Die if the pack contains broken objects. If the pack contains a tree pointing to a .gitmodules blob that does not exist, prints the hash of that blob (for the caller to check) after the hash that goes into the name of the pack/idx file (see "Notes").
And this is made more robust with Git 2.32 (Q2 2021):
See commit 3745e26, commit c96e184, commit 462f5ca, commit c15087d, commit 53692df, commit 394d5d3, commit 44e07da, commit 901f2f6, commit b549502, commit c72da1a, commit 30cf618, commit 1b32b59, commit e35d65a, commit 35af754, commit 034a7b7, commit f1abc2d, commit a1aad71, commit d385784 (28 Mar 2021), and commit fb79f5b (17 Mar 2021) by Ævar Arnfjörð Bjarmason (avar).
(Merged by Junio C Hamano -- gitster -- in commit 5644419, 07 Apr 2021)
fetch-pack: use new fsck API to printing dangling submodules
Signed-off-by: Ævar Arnfjörð Bjarmason
Refactor the check added in 5476e1e ("fetch-pack: print and use dangling .gitmodules", 2021-02-22, Git v2.31.0-rc1 -- merge) to make use of us now passing the "msg_id" to the user defined "error_func".
We can now compare against the FSCK_MSG_GITMODULES_MISSING instead of parsing the generated message.
"git fetch-pack -k -k"(man) without passing --lock-pack (which we never do ourselves) did not work at all, which has been corrected with Git 2.46 (Q3 2024), batch 17.
See commit 96a6621 (19 Jun 2024) by Jeff King (peff).
(Merged by Junio C Hamano -- gitster -- in commit b781a3e, 27 Jun 2024)

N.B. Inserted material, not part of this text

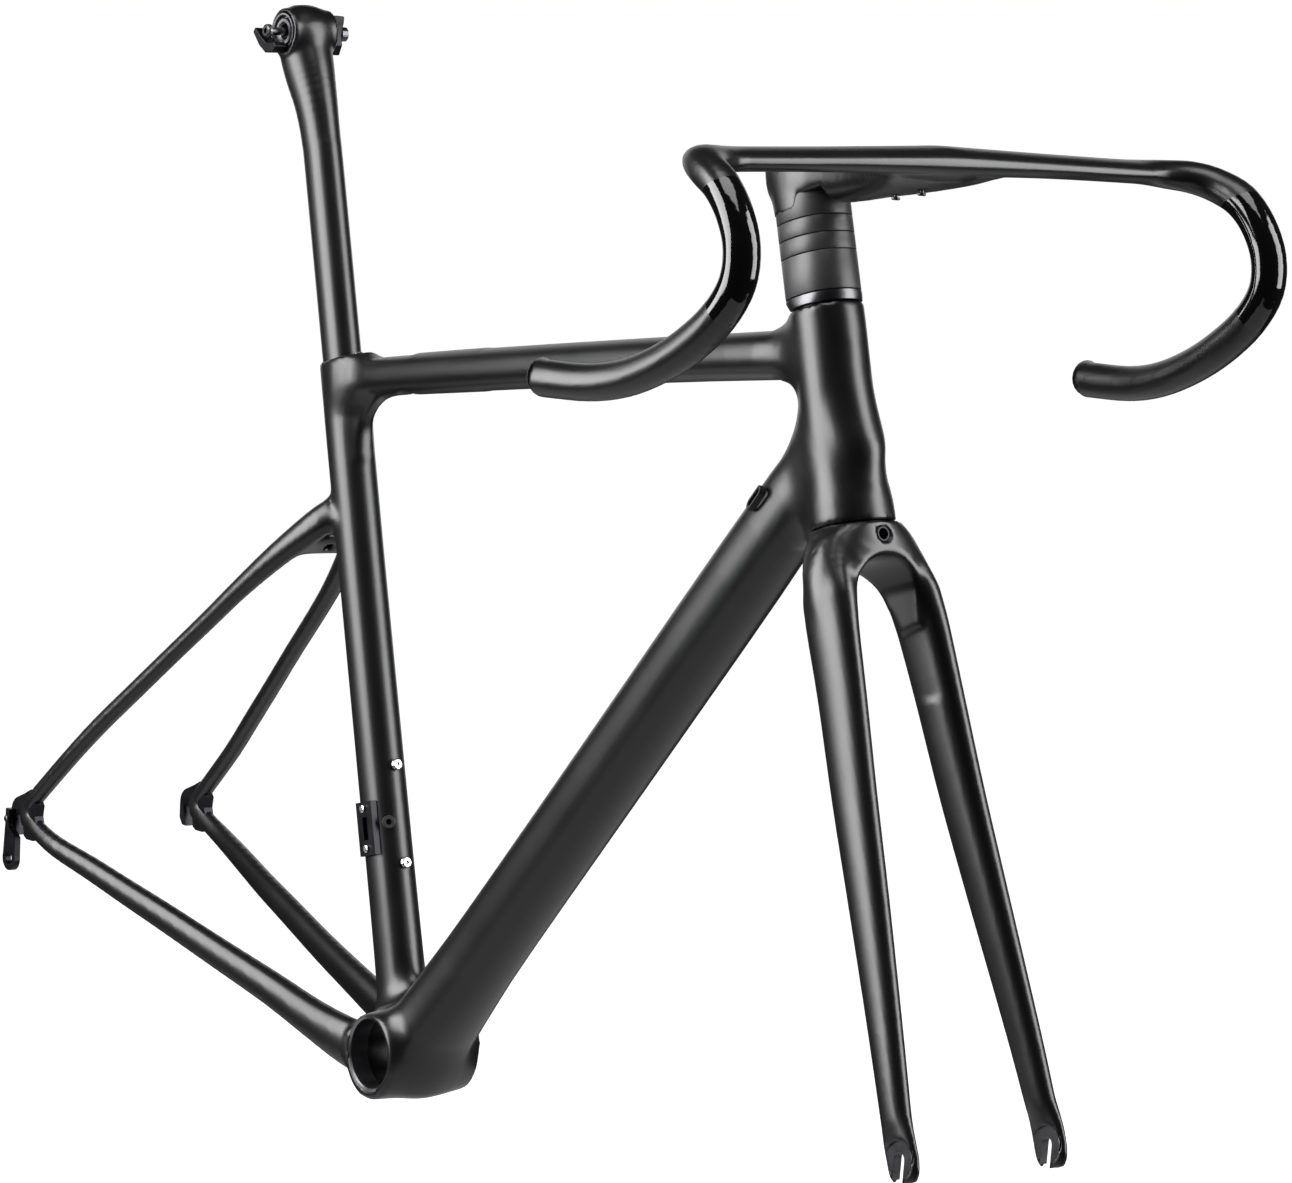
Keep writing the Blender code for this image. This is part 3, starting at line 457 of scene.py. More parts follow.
def plastic(name, colour, rough):
    """Moulded black plastic or rubber with a fine spark-eroded grain."""
    material, nodes, links, shader = new_material(name)
    place = nodes.new("ShaderNodeTexCoord").outputs["Object"]
    grain = noise(nodes, links, place, 1800.0, 2.0)
    patches = noise(nodes, links, place, 60.0, 3.0)
    lighter = tuple(v * 1.5 for v in colour)
    links.new(two_colours(nodes, links, patches, colour, lighter), shader.inputs["Base Color"])
    links.new(ramp(nodes, links, patches, rough - 0.06, rough + 0.06), shader.inputs["Roughness"])
    add_bump(nodes, links, shader, grain, 0.15, 0.0003)
    return material


def behind_plane(nodes, links, place, point, outward):
    """1 on the inner side of a plane, 0 past it."""
    dot = nodes.new("ShaderNodeVectorMath")
    dot.operation = "DOT_PRODUCT"
    outward = unit(outward)
    links.new(place, dot.inputs[0])
    dot.inputs[1].default_value = outward
    less = nodes.new("ShaderNodeMath")
    less.operation = "LESS_THAN"
    links.new(dot.outputs["Value"], less.inputs[0])
    less.inputs[1].default_value = float(np.dot(point, outward)) * MM
    return less.outputs["Value"]


def both(nodes, links, first, second):
    """1 where both masks are 1."""
    node = nodes.new("ShaderNodeMath")
    node.operation = "MULTIPLY"
    links.new(first, node.inputs[0])
    links.new(second, node.inputs[1])
    return node.outputs["Value"]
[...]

fetch-pack: fix segfault when fscking without --lock-pack
Reported-by: Kirill Smelkov
Signed-off-by: Jeff King
The fetch-pack internals have multiple options related to creating ".keep" lock-files for the received pack:
- if
args.lock_pack is set, then we tell index-pack to create a .keep file.
In the fetch-pack plumbing command, this is triggered by passing "-k" twice. - if the caller passes in a
pack_lockfiles string list, then we use it to record the path of the keep-file created by index-pack.
We get that name by reading the stdout of index-pack.
In the fetch-pack command, this is triggered by passing the (undocumented) --lock-pack option; without it, we pass in a NULL string list.
So it's possible to ask index-pack to create the lock-file (using "-k -k") but not ask to record it (by avoiding "--lock-pack").
This worked fine until 5476e1e ("fetch-pack: print and use dangling .gitmodules", 2021-02-22, Git v2.31.0-rc1 -- merge), but now it causes a segfault.
Before that commit, if pack_lockfiles was NULL, we wouldn't bother reading the output from index-pack at all.
But since that commit, index-pack may produce extra output if we asked it to fsck.
So even if nobody cares about the lockfile path, we still need to read it to skip to the output we do care about.
We correctly check that we didn't get a NULL lockfile path (which can happen if we did not ask it to create a .keep file at all), but we missed the case where the lockfile path is not NULL (due to "-k -k") but the pack_lockfiles string_list is NULL (because nobody passed "--lock-pack"), and segfault trying to add to the NULL string-list.
We can fix this by skipping the append to the string list when either the value or the list is NULL.
In that case we must also free the lockfile path to avoid leaking it when it's non-NULL.
Nobody noticed the bug for so long because the transport code used by "git fetch"(man) always passes in a pack_lockfiles pointer, and remote-curl (the main user of the fetch-pack plumbing command) always passes --lock-pack.